_Given records_
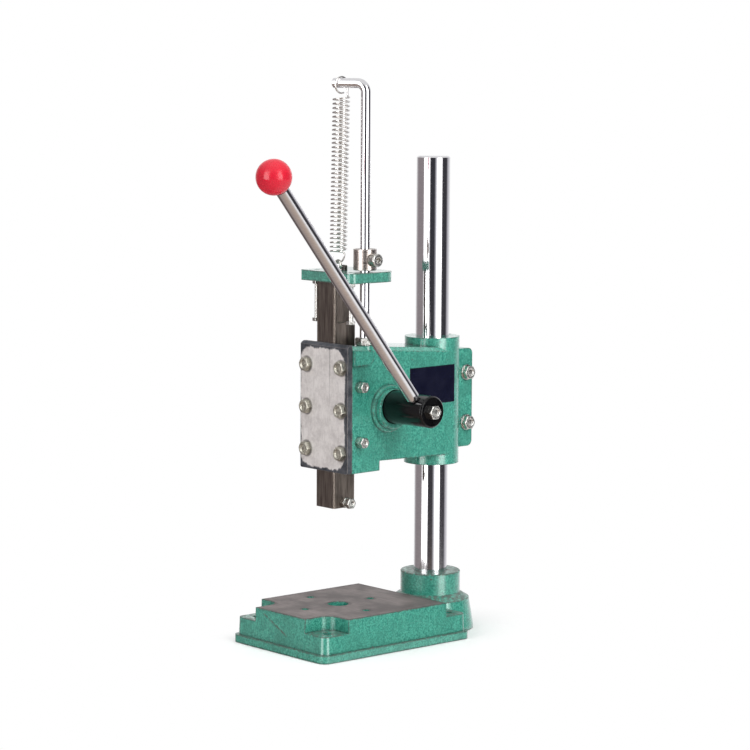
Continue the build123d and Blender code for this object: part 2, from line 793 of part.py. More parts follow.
with BuildPart() as pinion_shaft:
    with BuildSketch(Plane.YZ.offset(shaft_left_x)):
        with Locations((pinion_y, pinion_z)):
            Circle(shaft_radius)
    extrude(amount=hub_inner_x - shaft_left_x)
    with BuildSketch(Plane.YZ.offset(hub_inner_x)):
        with Locations((pinion_y, pinion_z)):
            Circle(shaft_nose_radius)
    extrude(amount=nose_end_x - hub_inner_x)
    # Keyways
    with BuildSketch(Plane.YZ.offset(ram_x)):
        with Locations((pinion_y, pinion_z + shaft_radius)):
            Rectangle(key_side + 2 * running_play, key_side + 2 * running_play)
    extrude(amount=pinion_width / 2, both=True, mode=Mode.SUBTRACT)
    with BuildSketch(Plane.YZ.offset(hub_inner_x + key_side)):
        with Locations((pinion_y, pinion_z + shaft_nose_radius)):
            Rectangle(key_side + 2 * running_play, key_side + 2 * running_play)
    extrude(amount=pinion_width, mode=Mode.SUBTRACT)
    # Tapped holes for the bolts in its two ends
    with BuildSketch(Plane.YZ.offset(shaft_left_x)):
        with Locations((pinion_y, pinion_z)):
            Circle(m8_radius + running_play)
    extrude(amount=end_bolt_length, mode=Mode.SUBTRACT)
    with BuildSketch(Plane.YZ.offset(nose_end_x)):
        with Locations((pinion_y, pinion_z)):
            Circle(m8_radius + running_play)
    extrude(amount=-hub_bolt_grip, mode=Mode.SUBTRACT)

with BuildPart() as shaft_keys:
    with BuildSketch(Plane.YZ.offset(ram_x)):
        with Locations((pinion_y, pinion_z + shaft_radius)):
            Rectangle(key_side, key_side)
    extrude(amount=pinion_width / 2 - running_play, both=True)
    with BuildSketch(Plane.YZ.offset(hub_inner_x + key_side + running_play)):
        with Locations((pinion_y, pinion_z + shaft_nose_radius)):
            Rectangle(key_side, key_side)
    extrude(amount=pinion_width - 2 * running_play)


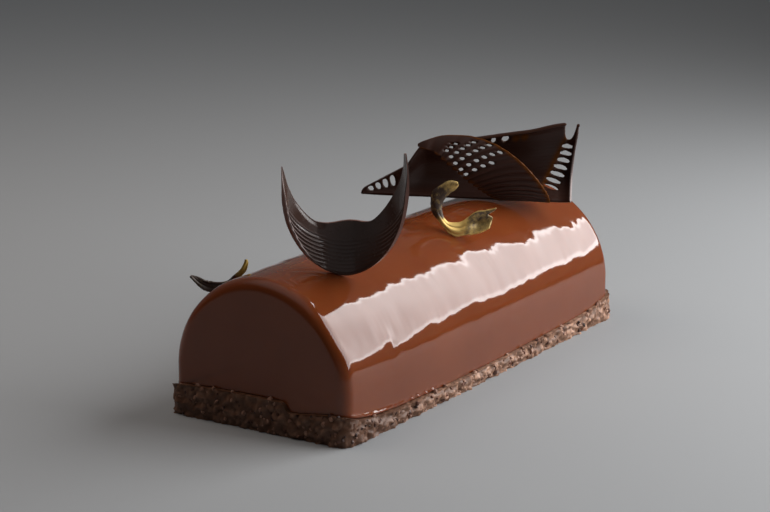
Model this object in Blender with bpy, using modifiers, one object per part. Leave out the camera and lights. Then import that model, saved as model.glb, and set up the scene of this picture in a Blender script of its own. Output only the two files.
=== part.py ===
"""Mirror-glazed chocolate log cake on a crisp base, with four curled chocolate decorations.

Units are metres, +Z is up, and the origin is the middle of the base's underside.
The log runs along X. Each named piece is one closed body in the collection "chocolate_log_cake".
"""
import math

import bpy
import bmesh
from mathutils import Euler, Matrix, Vector, noise

MM = 0.001
GAP = 0.3 * MM

# Log: a tall arch on short upright walls, coated in one skin of glaze.
LOG_LENGTH = 211.2 * MM
LOG_HALF_WIDTH = 40.0 * MM
LOG_TOP = 58.5 * MM
LOG_SPRING = 18.9 * MM
LOG_ARCH_POWER = 1.95
LOG_END_ROUND = 3.6 * MM
LOG_END_STEPS = 4
LOG_ARCH_STEPS = 34
LOG_BAY_COUNT = 16

# Glaze foot: it hangs down the long sides over the base and is drawn up at the two ends.
FOOT_LOW = 6.2 * MM
FOOT_RISE = 5.3 * MM
FOOT_RISE_LENGTH = 14.5 * MM
FOOT_SWAY = 0.45 * MM
FLANK = 35.0 * MM

# Joint between log and base, with a sag of glaze over one half of the front end.
JOINT_HEIGHT = 12.6 * MM
JOINT_CROWN = 1.1 * MM
SAG_DEPTH = 3.9 * MM
SAG_START = -11.5 * MM
SAG_STEP = 3.2 * MM
SAG_REACH = 16.0 * MM
JOINT_COLUMNS = 24
FLANK_STEP = 0.5 * MM

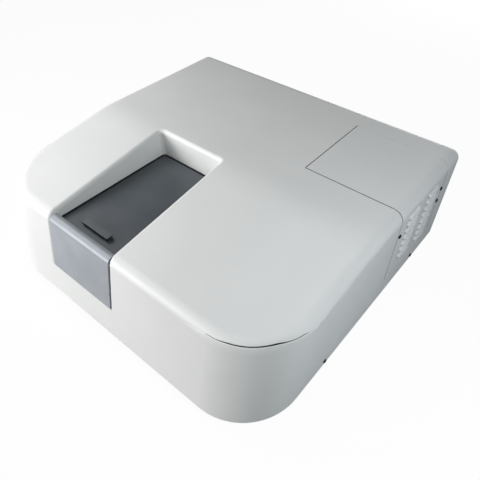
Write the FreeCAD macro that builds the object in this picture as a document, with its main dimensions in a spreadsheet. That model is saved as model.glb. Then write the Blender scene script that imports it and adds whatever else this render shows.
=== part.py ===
"""Double beam spectrophotometer, a bench instrument, in millimetres.

Frame: origin on the bench top under the middle of the instrument, +Z up, +X to the right of someone
who sits in front of it, and the front faces -Y. Light comes from the lamps at the right rear, goes
forward through the monochromator, is shared by the chopper between two beams that cross the sample
compartment to the left, and falls on one photomultiplier.
"""

import FreeCAD, Part
import os
import Sketcher

V = FreeCAD.Vector
Turn = FreeCAD.Rotation
Place = FreeCAD.Placement

doc = FreeCAD.newDocument("Spectrophotometer")
dim = doc.addObject("Spreadsheet::Sheet", "dim")

SIZES = {
    # Casing
    "case_width": 600,
    "case_depth": 574,
    "front_height": 155,
    "rear_height": 190.5,
    "rake_angle": 11.25,
    "bend_back": 16,
    "bend_round": 400,
    "corner": 100,
    "rear_corner": 12,
    "edge_round": 19,
    "wall": 3.5,
    "foot_height": 14,
    "foot_radius": 16,
    "foot_tread": 13.5,
    "foot_inset_side": 70,
    "foot_inset_front": 75,
    "foot_inset_rear": 42,
    # Recess over the sample compartment, and its lid
    "recess_width": 146,
    "recess_middle": 70,
    "recess_rear": 6.8,
    "recess_corner": 8,
    "rim_round": 7,
    "lid_top": 151.7,
    "lid_thick": 3,
    "lid_gap": 1.5,
    "lid_wing": 5.7,
    "lid_behind_roll": 2.3,
    "lid_rear": 8,
    "lid_corner": 3,
    "lid_travel": 194,
    "grip_length": 64,
    "grip_width": 12,
    "grip_height": 8,
    "grip_corner": 1.5,
    "grip_back": 10,
    "rail_width": 7,
    "rail_lip": 3.6,
    "rail_grip": 2,
    "slide_gap": 0.08,
    "bracket_width": 12,
    # Lift-off front panel
    "panel_low": 68.6,
    "panel_side_gap": 0.6,
    "panel_skin": 3,
    "roll_radius": 9.5,
    "roll_middle": 155.8,
    "skirt_low": 147,
    "jamb_depth": 47,
    # Lamp cover and its louvres
    "cover_left": 122,
    "cover_front": 65,
    "cover_rear": 233,
    "cover_low": 57,
    "seam": 0.8,
    "ledge": 2.5,
    "ledge_lap": 12,
    "louvre_length": 36,
    "louvre_height": 9,
    "louvre_proud": 2.4,
    "louvre_lip": 3.5,
    "louvre_skin": 1.2,
    "louvre_pitch": 14.2,
    "louvre_top": 170,
    "louvre_first": 96,
    "louvre_second": 166,
    "louvre_rows": 7,
    "louvre_rows_second": 8,
    # Screws
    "screw_radius": 2,
    "screw_clearance": 0.1,
    "screw_head": 3.6,
    "screw_head_height": 2.4,
    "screw_length": 12,
    "side_screw_front": 111.5,
    "side_screw_rear": 180,
    "side_screw_height": 24,
    "cover_screw_high": 154,
    "cover_screw_low": 127,
    "cover_screw_margin": 6.5,
    # Base pan and rear panel
    "pan_lift": 2,
    "pan_thick": 1.5,
    "pan_rim": 18,
    "pan_gap": 0.5,
    "rear_panel_thick": 2,
    "rear_panel_lap": 7,
    "rear_open_side": 38,
    "rear_open_top": 176,
    "plate_margin": 6,
    "plate_lap": 5.5,
    # Optical bench on its soft mounts
    "bench_inset": 35,
    "bench_setback": 47,
    "bench_rear": 56,
    "bench_thick": 10,
    "rib_pitch": 120,
    "bench_wing_left": 120,
    "bench_wing_rear": 234,
    "isolator_height": 18.5,
    "isolator_radius": 11,
    "isolator_inset": 25,
    "beam_height": 104,
    # Sample compartment
    "tub_behind_lid": 1.3,
    "tub_rear": 12,
    "tub_wall": 2,
    "tub_side": 3,
    "tub_sill": 66,
    "window_radius": 10,
    "window_thick": 2,
    "window_lap": 2,
    "sample_beam": 180,
    "reference_beam": 100,
    "holder_side": 26,
    "holder_top": 122,
    "pocket_side": 12.7,
    "pocket_floor": 89,
    "beam_hole": 4,
    "holder_base_width": 44,
    "holder_base_thick": 5,
    # Monochromator
    "mono_left": 75,
    "mono_right": 255,
    "mono_front": 225,
    "mono_rear": 50,
    "mono_wall": 5,
    "mono_top": 150,
    "mono_lid": 3,
    "beam_x": 215,
    "slit_radius": 12,
    "slit_thick": 1,
    "slit_width": 1,
    "slit_height": 10,
    "mirror_radius": 24,
    "mirror_thick": 8,
    "mirror_front": 190,
    "camera_x": 115,
    "fold_radius": 13,
    "post_width": 14,
    "post_foot": 26,
    "post_foot_thick": 4,
    "grating_x": 165,
    "grating_y": 20,
    "grating_side": 42,
    "grating_thick": 8,
    "motor_side": 42,
    "motor_height": 22,
    "spindle_radius": 2.5,
    "spindle_gap": 0.05,
    "table_radius": 24,
    "table_thick": 4,
    "table_lift": 3,
    "grating_lift": 7,
    # Filter wheel
    "filter_radius": 25,
    "filter_thick": 3,
    "filter_circle": 17,
    "filter_hole": 5.5,
    "filter_count": 6,
    "filter_glass": 2,
    "filter_motor_radius": 10,
    "filter_motor_length": 9,
    "filter_gap": 2,
    # Chopper
    "chopper_x": 42,
    "chopper_radius": 32,
    "chopper_hub": 9,
    "chopper_thick": 2,
    "chopper_clear": 2,
    "chopper_motor_radius": 12,
    "chopper_motor_length": 30,
    "chopper_foot": 10,
    "chopper_shaft": 17,
    "chopper_gap": 2,
    # Lamp house
    "house_left": 130,
    "house_inset": 22,
    "house_front": 80,
    "house_rear": 225,
    "house_wall": 2,
    "house_top": 146,
    "house_window": 9,
    "house_vent": 44,
    "lamp_x": 165,
    "lamp_y": 140,
    "lamp_radius": 15,
    "lamp_length": 60,
    "lamp_flange": 22,
    "lamp_flange_thick": 3,
    "lamp_socket": 44,
    "bulb_y": 195,
    "bulb_radius": 6,
    "bulb_length": 22,
    "bulb_socket": 20,
    "swing_arm": 26,
    "swing_mirror": 26,
    "swing_thick": 3,
    "swing_motor_radius": 10,
    "swing_motor_height": 26,
    # Detector
    "collect_x": 225,
    "collect_angle": 19.3,
    "collect_radius": 15,
    "tube_x": 175,
    "tube_radius": 14,
    "tube_length": 62,
    "tube_socket": 12,
    "tube_box": 42,
    "tube_box_wall": 3,
    # Electronics
    "board_clear": 7.5,
    "board_length": 180,
    "board_thick": 1.6,
    "chip_width": 25,
    "chip_length": 30,
    "chip_pitch_across": 45,
    "chip_pitch_along": 68,
    "chip_margin": 24,
    "standoff_height": 10,
    "standoff_radius": 3,
    "rear_clear": 31.5,
    "supply_inset": 15,
    "supply_clear": 4,
    "supply_length": 180,
    "supply_height": 48,
    "supply_slots": 8,
    "supply_slot_margin": 20,
    "supply_slot_pitch": 18,
    # Rear panel fittings
    "inlet_inset": 65,
    "fitting_height": 60,
    "inlet_width": 27,
    "inlet_height": 20,
    "inlet_flange": 3,
    "inlet_depth": 22,
    "inlet_skin": 1.6,
    "inlet_hollow": 16,
    "inlet_to_switch": 45,
    "switch_width": 14,
    "switch_height": 24,
    "switch_depth": 18,
    "rocker_tilt": 10,
    "rocker_thick": 6,
    "rocker_pin": 1.2,
    "switch_to_fuse": 33,
    "fuse_radius": 7,
    "fuse_length": 26,
    "fuse_cap": 3.4,
    "fuse_slot": 2,
    "fuse_slot_depth": 1.2,
    "fuse_to_port": 62,
    "port_pitch": 45,
    "port_width": 16,
    "port_height": 14,
    "port_depth": 16,
    "port_hollow": 12.8,
    "port_skin": 1,
    "cut_gap": 0.2,
    # Cooling fan
    "fan_inset": 98,
    "fan_z": 105,
    "fan_side": 80,
    "fan_depth": 25,
    "fan_bore": 38,
    "fan_hub": 14,
    "fan_blade": 36,
    "fan_blades": 7,
    "fan_blade_thick": 1.5,
    "fan_blade_gap": 0.5,
    "fan_pitch": 50,
    "fan_plate": 3,
    "fan_hole": 2.2,
    "fan_screw_inset": 4.5,
    "guard_wire": 1.2,
    "guard_span": 104,
    "guard_rings": 4,
}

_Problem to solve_
In the material above, find the lines that contain "script" and show them.

_Answer in full_
Model this object in Blender with bpy, using modifiers, one object per part. Leave out the camera and lights. Then import that model, saved as model.glb, and set up the scene of this picture in a Blender script of its own. Output only the two files.
Write the FreeCAD macro that builds the object in this picture as a document, with its main dimensions in a spreadsheet. That model is saved as model.glb. Then write the Blender scene script that imports it and adds whatever else this render shows.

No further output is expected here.